6Chargé de surveiller les municipalités importantes, souvent enclines à contester l’autorité royale ou à recourir à la violence au gré des divisions de l’oligarchie gouvernante ou des circonstances, le corrégidor est envoyé par le souverain. Il le représente et, à ce titre, il préside les réunions du conseil municipal. A ce titre il ouvre les débats et suit toutes les discussions. Il participe de la sorte aux différents domaines de la gestion municipale et traite d’affaires très diverses, tant locales qu’au niveau du royaume. La surveillance des comptes, la gestion des impôts royaux et municipaux, les réponses de la ville aux lettres royales et aux ordres et sollicitations du monarque ne se font pas sans sa présence. Il figure sur tous les documents importants. Ainsi les grandes décisions, les proclamations de la ville de Tolède, commencent toujours par « Monsieur le Corregidor et Tolède ». Outre ses fonctions d’œil et d’oreille du roi, le corrégidor est juge. Il coiffe ainsi les tribunaux de première instance, seigneuriaux ou municipaux dont il constitue l’instance d’appel.

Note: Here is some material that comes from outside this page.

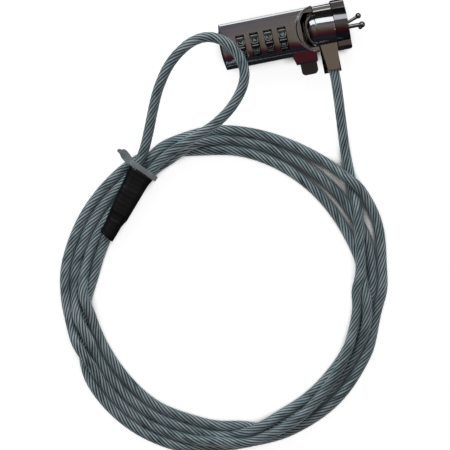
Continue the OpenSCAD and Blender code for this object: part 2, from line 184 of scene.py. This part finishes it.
def settle(line, free):
    """Lets the turns push each other apart and sink onto the floor, as stiff cable does. Free is 0 where
    the cable is held."""
    home = line.copy()
    free = free[:, None]
    for r in range(ROUNDS):
        i, j = touching(line)
        gap = line[i] - line[j]
        dist = np.linalg.norm(gap, axis=1)[:, None]
        way = gap / np.maximum(dist, 1e-6) * (1, 1, CLIMB)
        push = np.zeros_like(line)
        count = np.zeros(len(line))
        np.add.at(push, i, (CABLE_D - dist) * way * 0.5)
        np.add.at(count, i, 1)
        push /= np.maximum(count, 1)[:, None]
        late = r > ROUNDS - LAST_ROUNDS
        if not late:
            push[:, 2] -= SINK
            push[:, :2] += HOMING * (home[:, :2] - line[:, :2])
        line = line + free * push
        if not late or r % 4 == 0:
            width, share = (4, 0.25) if late else (7, 0.6)
            line = line + free * (blur(line, width) - line) * share
        line[:, 2] = np.maximum(line[:, 2], CABLE_D / 2)
    return line


tail = smooth_line(TAIL, STEP)
loop = smooth_line(LOOP, STEP)
coil = coil_line()
route = even(np.vstack([tail, coil[2:-1], loop]), STEP)
# Most of the tail and nearly all of the loop are held. The cable comes free over some points between them.
HELD_TAIL = 0.72
LOOSE_LOOP = 3  # points
AFTER_TAIL, BEFORE_LOOP = 18, 12
start = int(round(len(tail) * HELD_TAIL))
last = len(route) - len(loop) + LOOSE_LOOP
place = np.arange(len(route))
free = np.clip(np.minimum((place - start) / AFTER_TAIL, (last - place) / BEFORE_LOOP), 0, 1)
route = settle(route, free)
route = blur(even(route, STEP), 2)

# ---------- camera ----------

camera = bpy.data.objects.new("camera", bpy.data.cameras.new("camera"))
SCENE.collection.objects.link(camera)
SCENE.camera = camera
CAMERA_H = 1.2
SENSOR = 36
VIEW_W = 0.2025  # what the picture's width takes in at VIEW_H
VIEW_H = 0.006
VIEW_CENTRE = (-0.0464, -0.0736)
VIEW_TURN = -11.3
camera.location = (*VIEW_CENTRE, CAMERA_H)
camera.rotation_euler = (0, 0, math.radians(VIEW_TURN))
camera.data.sensor_width = SENSOR
camera.data.lens = SENSOR * (CAMERA_H - VIEW_H) / VIEW_W
camera.data.clip_start = 0.01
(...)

Dans le cas de grandes villes où ce sont de grands nobles qui sont nommés sur ces fonctions ou pour des localités de frontière qui reçoivent des militaires comme corrégidors, on trouve des lieutenants letrados, universitaires ayant une formation juridique pour assurer cette partie de la fonction.
7C’est depuis le bastion des terres de juridiction royales que Castillo de Bobadilla contemple les deux zones qui limitent et complètent le pouvoir royal : les terres de juridiction seigneuriales et les justices ecclésiastiques qui, pour partie sont aussi seigneuriales.
8En 1575-1580, Philippe II décide de lancer une enquête pour rassembler des descriptions de ces territoires et pour répondre à plusieurs questions portent sur la nature juridictionnelle des différentes localités de Castille7. Ainsi, en 1575 la question n° 7 demande de préciser « le seigneur maître du village, s’il est au Roi ou de quelque seigneur particulier, ou de quelqu’un des ordres de Santiago, Calatrava ou San Juan, ou si c’est une behetria (communauté d’hommes libres), et si on le savait, pour quelle raison et quand il a été aliéné de la couronne royale et est passé à appartenir de qui il serait.8 » La question 47 la complète : « si le village appartient à une seigneurie qu’on dise si la juridiction est au seigneur ou pas, les rentes et avantages, les privilèges et prééminences que lesdits seigneurs et quelles autres personnes particulières auraient dans le dit village ». Les questions 43 et 44 demandent des précisions sur les juges. La première porte sur « les juges ecclésiastiques ou séculiers qu’il y a dans ledit village et qui les possède ; et si dans le gouvernement et l’administration de justice il y vient à avoir quelque différence d’avec ce qu’on dit ailleurs ». La question 44 revient sur « les ministres de justice ecclésiastique ou séculière qu’il y aurait dans ledit village et le nombre de regidors (échevins), alguaciles (sergents) et notaires et autres offices et officiers municipaux, les salaire et avantages de chacun9 ».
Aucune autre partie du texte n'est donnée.